# [Task requirements]
Quote only the lines from the line containing "made before it." to the line containing "before = set(bpy.data.objects)", with both of those lines included, please, exactly as written.

# start of Task inputs

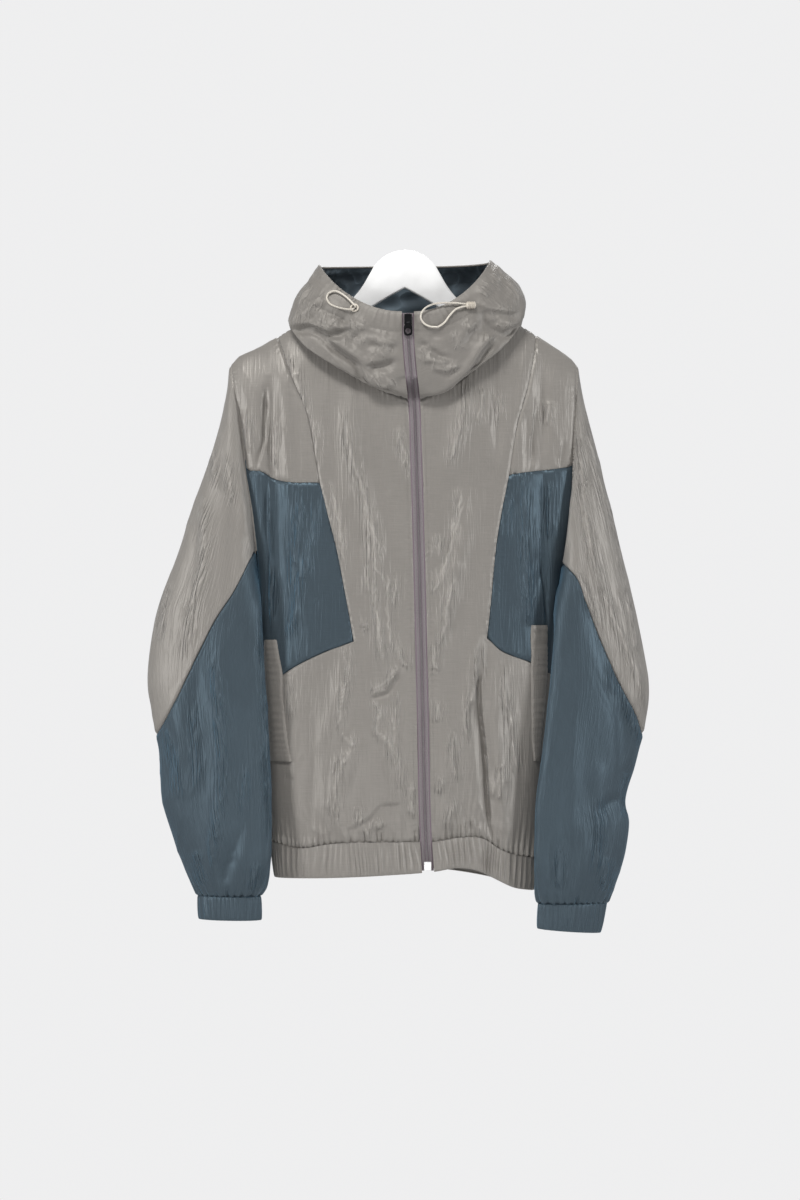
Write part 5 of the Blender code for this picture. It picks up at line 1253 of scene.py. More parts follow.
def hand_over(piece, slot, *nodes, body=BODY):
    """Hang a finished piece on its body in place of the plain nodes."""
    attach(piece, body)
    if nodes:
        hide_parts(*nodes)
    return piece


def flat_cut(points, closed=False):
    """Work out the width, height and area of a sheet of cloth from the lengths along its threads;
    nothing is done with them.
    """
    grid = np.concatenate((points, points[:, :1]), axis=1) if closed else points
    wide = np.linalg.norm(np.diff(grid, axis=1), axis=-1).sum(axis=1).max()
    tall = np.linalg.norm(np.diff(grid, axis=0), axis=-1).sum(axis=0).max()
    a, b = grid[1:, :-1] - grid[:-1, 1:], grid[1:, 1:] - grid[:-1, :-1]
    area = 0.5 * np.linalg.norm(np.cross(a, b), axis=-1).sum()
    wide = min(wide, area / (0.5 * tall))
    area = min(float(area), float(wide * tall))


TURNED_IN = 2.4                 # how far a seam allowance reaches in


def turned_in(points, normal, edges, deep=TURNED_IN, tuck=None):
    """A grid with its seam allowances turned in behind the named edges."""
    for edge in edges:
        row = {"first row": 0, "last row": -1}.get(edge)
        if row is not None:
            extra = (points[row] - normal[row] * deep * MM)[None]
            if row == 0 and tuck is not None:
                extra = (points[row] + tuck)[None]
            parts = (extra, points) if row == 0 else (points, extra)
            points = np.concatenate(parts, axis=0)
            parts = (normal[:1], normal) if row == 0 else (normal, normal[-1:])
            normal = np.concatenate(parts, axis=0)
        else:
            column = 0 if edge == "first column" else -1
            extra = (points[:, column] - normal[:, column] * deep * MM)[:, None]
            parts = (extra, points) if column == 0 else (points, extra)
            points = np.concatenate(parts, axis=1)
            parts = (normal[:, :1], normal) if column == 0 else (normal, normal[:, -1:])
            normal = np.concatenate(parts, axis=1)
    return points


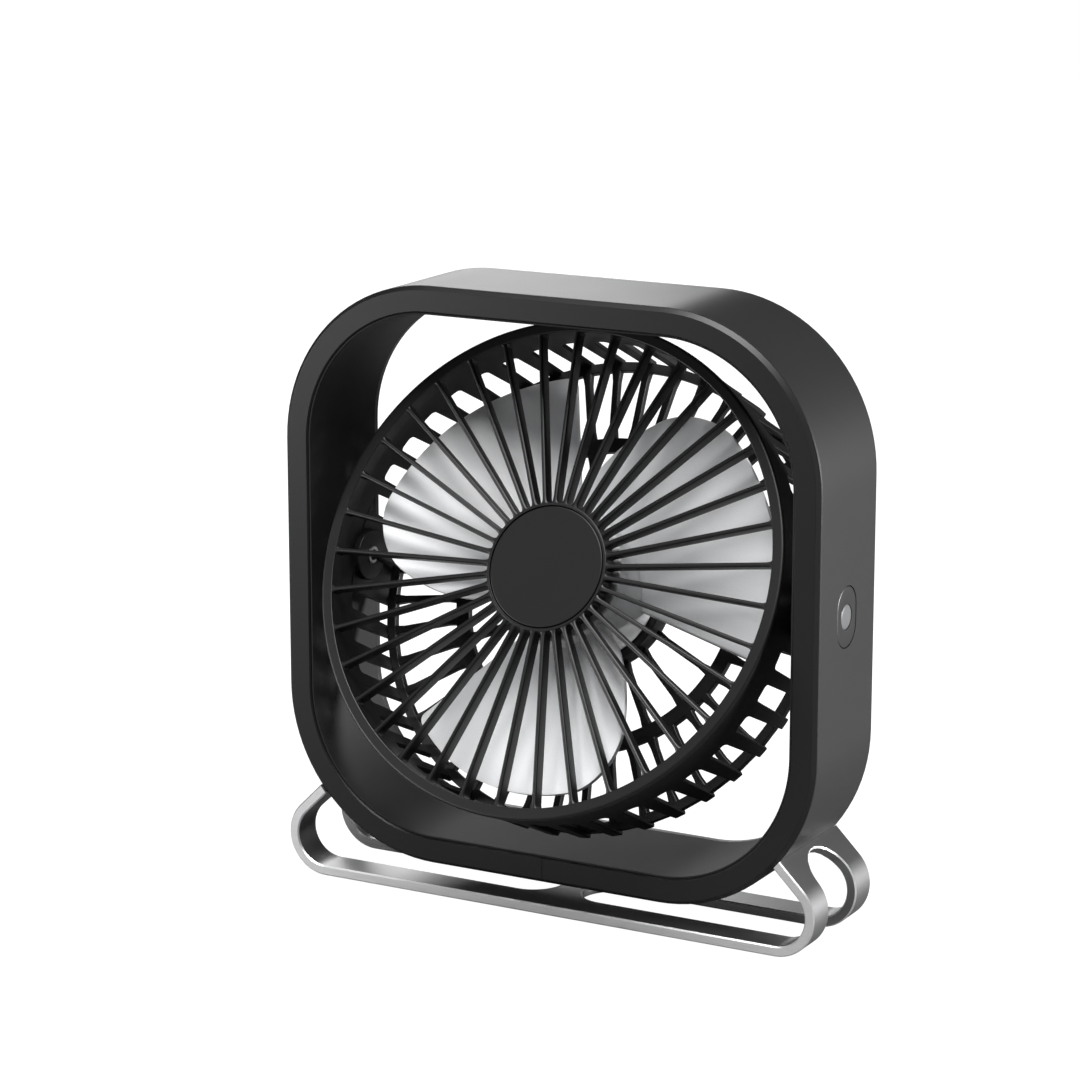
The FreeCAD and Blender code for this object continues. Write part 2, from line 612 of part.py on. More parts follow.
def stop_groove():
    """Curved groove in the left pad. Its ends meet the peg at the lowest and the highest tilt."""
    depth = (PAD_FACE_X - STOP_DEPTH, PAD_FACE_X + 1)
    width = STOP_PEG_R + 0.15
    ring = side_tube(STOP_R + width, STOP_R - width, *depth)
    sweep = TILT_DOWN + TILT_UP
    wedge = Part.makeCylinder(STOP_R + 2, depth[1] - depth[0], Vector(depth[0], 0, 0), X_AXIS, sweep)
    middle = wedge.CenterOfMass
    wanted = 90.0 + (TILT_UP - TILT_DOWN) / 2
    wedge.rotate(PIVOT, X_AXIS, wanted - math.degrees(math.atan2(middle.z, middle.y)))
    arc = ring.common(wedge)
    ends = [math.radians(90.0 - TILT_DOWN), math.radians(90.0 + TILT_UP)]
    rounds = [side_rod(width, *depth, STOP_R * math.cos(a), STOP_R * math.sin(a)) for a in ends]
    return mirrored(arc.multiFuse(rounds))


# ---- fan head ----
def round_nosed_rib(width, inner_r, outer_r, back, front):
    """An upright rib at 90 degrees, with a round front edge."""
    half = width / 2
    corners = [Vector(-half, -front + half, inner_r), Vector(-half, -back, inner_r)]
    corners += [Vector(half, -back, inner_r), Vector(half, -front + half, inner_r)]
    edges = [Part.LineSegment(a, b).toShape() for a, b in zip(corners, corners[1:])]
    edges.append(Part.Arc(corners[3], Vector(0, -front, inner_r), corners[0]).toShape())
    return Part.Face(Part.Wire(edges)).extrude(Vector(0, 0, outer_r - inner_r))


def make_front_grille():
    """Front ring, straight ribs and a hub that takes the cap. A spigot behind the ring fits in the cage."""
    flange_back = GRILLE_FACE - GRILLE_FLANGE
    ring_back = GRILLE_FACE - GRILLE_RING_DEPTH
    groove_back = flange_back - PARTING_GROOVE
    flange = tube(GRILLE_R, GRILLE_OPEN_R, flange_back, GRILLE_FACE)
    on_front = outer_edges(flange, lambda p: abs(p.y + GRILLE_FACE) < 0.01)
    rim = [e for e in on_front if e.Curve.Radius > GRILLE_OPEN_R + 1]
    flange = flange.makeChamfer(CAGE_WALL / 4, rim)
    neck = tube(CAGE_R - CAGE_LIP, GRILLE_OPEN_R, groove_back, flange_back)
    spigot = tube(CAGE_R - CAGE_LIP - FIT_GAP, GRILLE_OPEN_R, ring_back, groove_back)
    hub_back = GRILLE_FACE - HUB_DEPTH
    hub = rod(HUB_R, hub_back, GRILLE_FACE)
    hub = hub.cut(rod(HUB_R - HUB_WALL, hub_back - 1, GRILLE_FACE - CAP_THICK - HUB_FLOOR))
    hub = hub.cut(rod(HUB_R - HUB_WALL + CAP_GROOVE, GRILLE_FACE - CAP_THICK, GRILLE_FACE + 1))
    rib_front = GRILLE_FACE - 0.1
    rib_ends = (HUB_R - HUB_WALL / 2, GRILLE_OPEN_R + 0.6)
    rib = round_nosed_rib(RIB_WIDTH, *rib_ends, rib_front - RIB_DEPTH, rib_front)
    ribs = around(rib, GRILLE_RIBS, -90.0)
    return tilted(flange.multiFuse([neck, spigot, hub] + ribs))


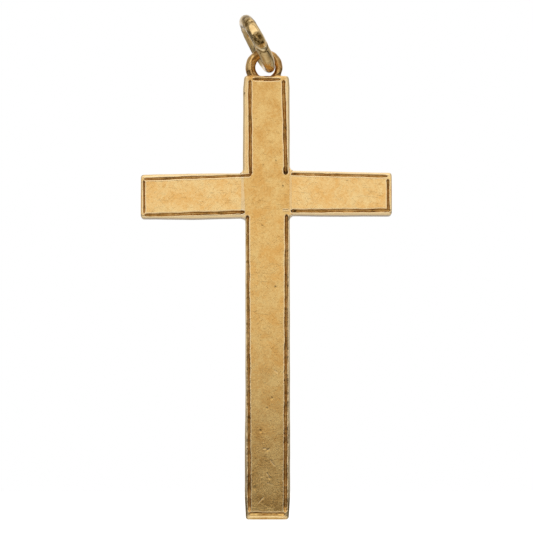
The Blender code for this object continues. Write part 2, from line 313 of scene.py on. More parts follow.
def wearAndShadeMask(tree, place, rim):
    # how far the polish has gone towards the foot, which also sets the painted shade there, less on the rims
    height = addNode(tree, "ShaderNodeSeparateXYZ", links={"Vector": place}).outputs["Z"]
    start, full = (crossZ / mm - down for down in goldWear["footWearAndShade"])
    spared = combine(tree, "SUBTRACT", 1.0, combine(tree, "MULTIPLY", rim, 1.2))
    worn = combine(tree, "MULTIPLY", remap(tree, height, start, full, smooth=True), spared)
    return combine(tree, "MAXIMUM", worn, 0.0)


def goldMaterial(name, look, wearAndShadeDown=False):
    # rolled or drawn gold alloy, polished and then worn: soft mirror with cloudy patches, hairlines and small pits
    material = bpy.data.materials.new(name)
    material.use_nodes = True
    tree = material.node_tree
    shader = tree.nodes["Principled BSDF"]
    shader.inputs["Metallic"].default_value = 1.0
    place = millimetres(tree)
    clouds = noise(tree, place, goldWear["clouds"], 5.0, 0.66, 0.5)
    grain = noise(tree, place, goldWear["grain"], 4.0, 0.7)
    share = goldWear["cloudShare"]
    mottle = combine(tree, "ADD", combine(tree, "MULTIPLY", clouds, share), combine(tree, "MULTIPLY", grain, 1 - share))
    colour = ramp(tree, mottle, [(0.41, linear(look["deep"])), (0.59, linear(look["bright"]))])
    specks = remap(tree, noise(tree, place, goldWear["specks"], 2.0, 0.5), 0.67, 0.78, 0, 0.55, smooth=True)
    colour = mixColour(tree, specks, colour, linear(look["speck"]))
    rim = attribute(tree, "rim")
    # painted highlight: the rims, raised edges and scratches are mixed towards pale cream
    colour = mixColour(tree, combine(tree, "MULTIPLY", rim, 0.85), colour, linear(look["rim"]))
    # grime and painted shade lie brown in the cuts, and black where they are heaviest
    streaks = remap(tree, noise(tree, place, goldWear["streaks"], 3.0, 0.6), 0.3, 0.7, 0.62, 1.25)
    grimeAndShadeAmount = combine(tree, "MULTIPLY", attribute(tree, "grime"), streaks)
    colour = mixColour(tree, remap(tree, grimeAndShadeAmount, 0, 0.75), colour, linear(look["grime"]))
    colour = mixColour(tree, remap(tree, grimeAndShadeAmount, 0.88, 1.2, 0, 0.9), colour, linear(look["sootAndShadow"]))
    haze = remap(tree, clouds, 0.35, 0.65, *look["roughness"])
    feed(tree, shader.inputs["Roughness"], combine(tree, "ADD", haze, combine(tree, "MULTIPLY", grimeAndShadeAmount, 0.18)))
    relief = combine(tree, "SUBTRACT", combine(tree, "MULTIPLY", grain, goldWear["grainHeight"]),
                     combine(tree, "MULTIPLY", scratches(tree), goldWear["hairlineDepth"]))
    relief = combine(tree, "SUBTRACT", relief, combine(tree, "MULTIPLY", specks, goldWear["speckDepth"]))
    if wearAndShadeDown:
        # towards the foot the polish has gone to a crazed skin, and the colour is painted a little browner as shade
        worn = wearAndShadeMask(tree, place, rim)
        brown, amount = goldWear["footShade"]
        colour = mixColour(tree, combine(tree, "MULTIPLY", worn, amount), colour, linear(brown))
        crazing = noise(tree, millimetres(tree, stretch=(1.25, 1, 0.8)), goldWear["crazing"], 2.0, 0.55, 1.6)
        crazed = combine(tree, "MULTIPLY", combine(tree, "MULTIPLY", crazing, worn), goldWear["crazingHeight"])
        relief = combine(tree, "ADD", relief, crazed)
    feed(tree, shader.inputs["Base Color"], colour)
    bump = addNode(tree, "ShaderNodeBump", inputs={"Strength": 1.0, "Distance": goldWear["bumpDepth"]},
                   links={"Height": relief})
    feed(tree, shader.inputs["Normal"], bump.outputs["Normal"])
    return material


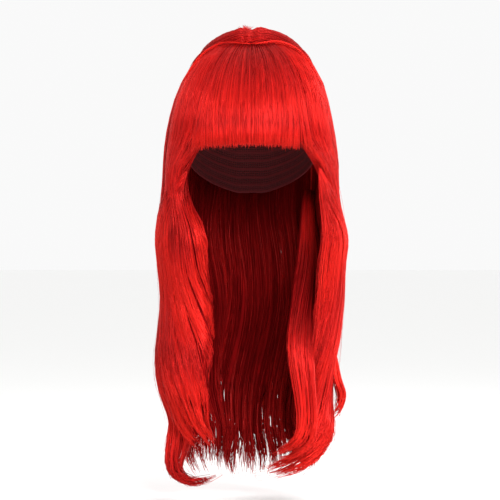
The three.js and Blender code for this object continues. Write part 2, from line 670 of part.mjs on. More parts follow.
// A named mesh from a solid.
function meshOf(name, solid, material) {
  const { vertProperties, triVerts } = solid.getMesh();
  const geometry = new THREE.BufferGeometry();
  geometry.setAttribute("position", new THREE.BufferAttribute(vertProperties, 3));
  geometry.setIndex(new THREE.BufferAttribute(triVerts, 1));
  geometry.computeVertexNormals();
  const mesh = new THREE.Mesh(geometry, material);
  mesh.name = name;
  return mesh;
}

const wig = new THREE.Group();
wig.add(meshOf("cap", makeCap(), net));
wig.add(meshOf("crown", makeCrown(), hair));
wig.add(meshOf("fringe", makeFringe(), hair));

// Each lock of the curtain is cut clear of the crown and of the locks made before it.
const grown = [makeCrown(GROWN_BY)];
for (const [name, shape] of Object.entries(LOCKS)) {
  wig.add(meshOf(name, keptClear(curtainLock(shape), grown), hair));
  grown.push(curtainLock(shape, GROWN_BY));
}

// The two free locks lie against the right curtain, and are cut clear of it too.
wig.add(meshOf("right_inner_lock", keptClear(freeLock(RIGHT_INNER_LOCK), grown), hair));
wig.add(meshOf("right_outer_curl", keptClear(freeLock(RIGHT_OUTER_CURL), grown), hair));

export default wig;
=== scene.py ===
"""A long, loosely waved wig with a straight fringe and a raised crown, worn shape, in metres.

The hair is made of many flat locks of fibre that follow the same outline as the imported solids.
"""
import json
import math

import bpy
import numpy as np
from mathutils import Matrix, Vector

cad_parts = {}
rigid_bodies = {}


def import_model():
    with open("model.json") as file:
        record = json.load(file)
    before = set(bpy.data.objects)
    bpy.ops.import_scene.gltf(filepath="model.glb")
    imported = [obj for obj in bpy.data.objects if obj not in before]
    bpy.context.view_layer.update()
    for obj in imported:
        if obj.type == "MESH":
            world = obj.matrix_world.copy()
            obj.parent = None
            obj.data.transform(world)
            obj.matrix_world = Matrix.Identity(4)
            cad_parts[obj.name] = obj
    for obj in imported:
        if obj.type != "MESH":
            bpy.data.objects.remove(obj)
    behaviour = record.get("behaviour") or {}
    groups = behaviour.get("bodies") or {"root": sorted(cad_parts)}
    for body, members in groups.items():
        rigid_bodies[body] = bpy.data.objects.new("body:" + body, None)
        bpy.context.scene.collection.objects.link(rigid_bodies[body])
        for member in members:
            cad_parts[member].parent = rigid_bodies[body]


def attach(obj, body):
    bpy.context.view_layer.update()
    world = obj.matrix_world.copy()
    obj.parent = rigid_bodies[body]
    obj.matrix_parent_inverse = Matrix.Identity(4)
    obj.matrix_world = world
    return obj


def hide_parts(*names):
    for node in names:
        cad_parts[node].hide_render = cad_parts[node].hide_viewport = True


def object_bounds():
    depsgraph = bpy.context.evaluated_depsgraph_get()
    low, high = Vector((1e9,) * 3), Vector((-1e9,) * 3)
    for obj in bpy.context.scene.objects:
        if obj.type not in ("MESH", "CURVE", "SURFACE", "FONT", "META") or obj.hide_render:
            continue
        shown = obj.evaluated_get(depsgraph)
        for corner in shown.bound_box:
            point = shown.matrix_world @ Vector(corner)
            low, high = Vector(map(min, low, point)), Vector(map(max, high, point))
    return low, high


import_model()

bl_info = {
    "name": "Long waved wig",
    "version": (1, 0, 0),
    "blender": (4, 5, 0),
    "location": "View3D > Sidebar > Wig",
    "description": "Builds a long waved wig with a straight fringe, piece by piece",
    "category": "Add Mesh",
}

CAD_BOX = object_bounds()
BODY = "root"
MM = 0.001

# The wig's own sizes, in metres
HEAD_HALF_BREADTH = 74 * MM
HEAD_HALF_LENGTH = 95 * MM
HEAD_HALF_HEIGHT = 100 * MM
CAP_WALL = 2 * MM
CAP_FRONT_DROP = 45 * MM
CAP_SIDE_DROP = 94 * MM
CAP_NAPE_DROP = 148 * MM
HAIR_BODY = 20 * MM
CROWN_RISE = 24.5 * MM
FALL_LENGTH = 352 * MM
FRINGE_DROP = 103.5 * MM
FRINGE_ARCH = 3.5 * MM
FRINGE_END_WALL = 5 * MM
CURTAIN_WALL = 20 * MM
TIP_WALL = 1.5 * MM
SEAT_GAP = 0.8 * MM
CAP_SIDE = HEAD_HALF_BREADTH + CAP_WALL
CAP_LENGTH = HEAD_HALF_LENGTH + CAP_WALL
CAP_HEIGHT = HEAD_HALF_HEIGHT + CAP_WALL
HAIR_HALF_WIDTH = CAP_SIDE + 1.25 * HAIR_BODY
HAIR_HALF_DEPTH = CAP_LENGTH + 0.8 * HAIR_BODY


def table(columns, *rows):
    """A table as one array for each named column."""
    values = np.array(rows, float)
    return {name: values[:, i] for i, name in enumerate(columns.split())}


SIDES = ("left", "right", "front", "back")
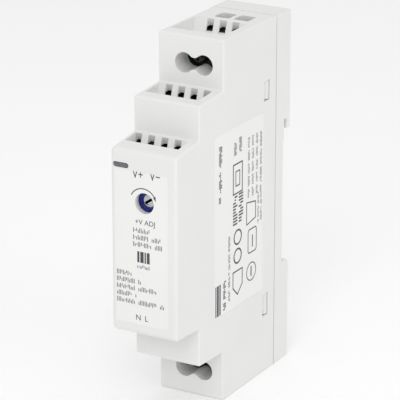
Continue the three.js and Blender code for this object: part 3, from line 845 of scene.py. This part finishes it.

# end of Task inputs

# [Answer to the task]
// Each lock of the curtain is cut clear of the crown and of the locks made before it.
const grown = [makeCrown(GROWN_BY)];
for (const [name, shape] of Object.entries(LOCKS)) {
  wig.add(meshOf(name, keptClear(curtainLock(shape), grown), hair));
  grown.push(curtainLock(shape, GROWN_BY));
}

// The two free locks lie against the right curtain, and are cut clear of it too.
wig.add(meshOf("right_inner_lock", keptClear(freeLock(RIGHT_INNER_LOCK), grown), hair));
wig.add(meshOf("right_outer_curl", keptClear(freeLock(RIGHT_OUTER_CURL), grown), hair));

export default wig;
=== scene.py ===
"""A long, loosely waved wig with a straight fringe and a raised crown, worn shape, in metres.

The hair is made of many flat locks of fibre that follow the same outline as the imported solids.
"""
import json
import math

import bpy
import numpy as np
from mathutils import Matrix, Vector

cad_parts = {}
rigid_bodies = {}


def import_model():
    with open("model.json") as file:
        record = json.load(file)
    before = set(bpy.data.objects)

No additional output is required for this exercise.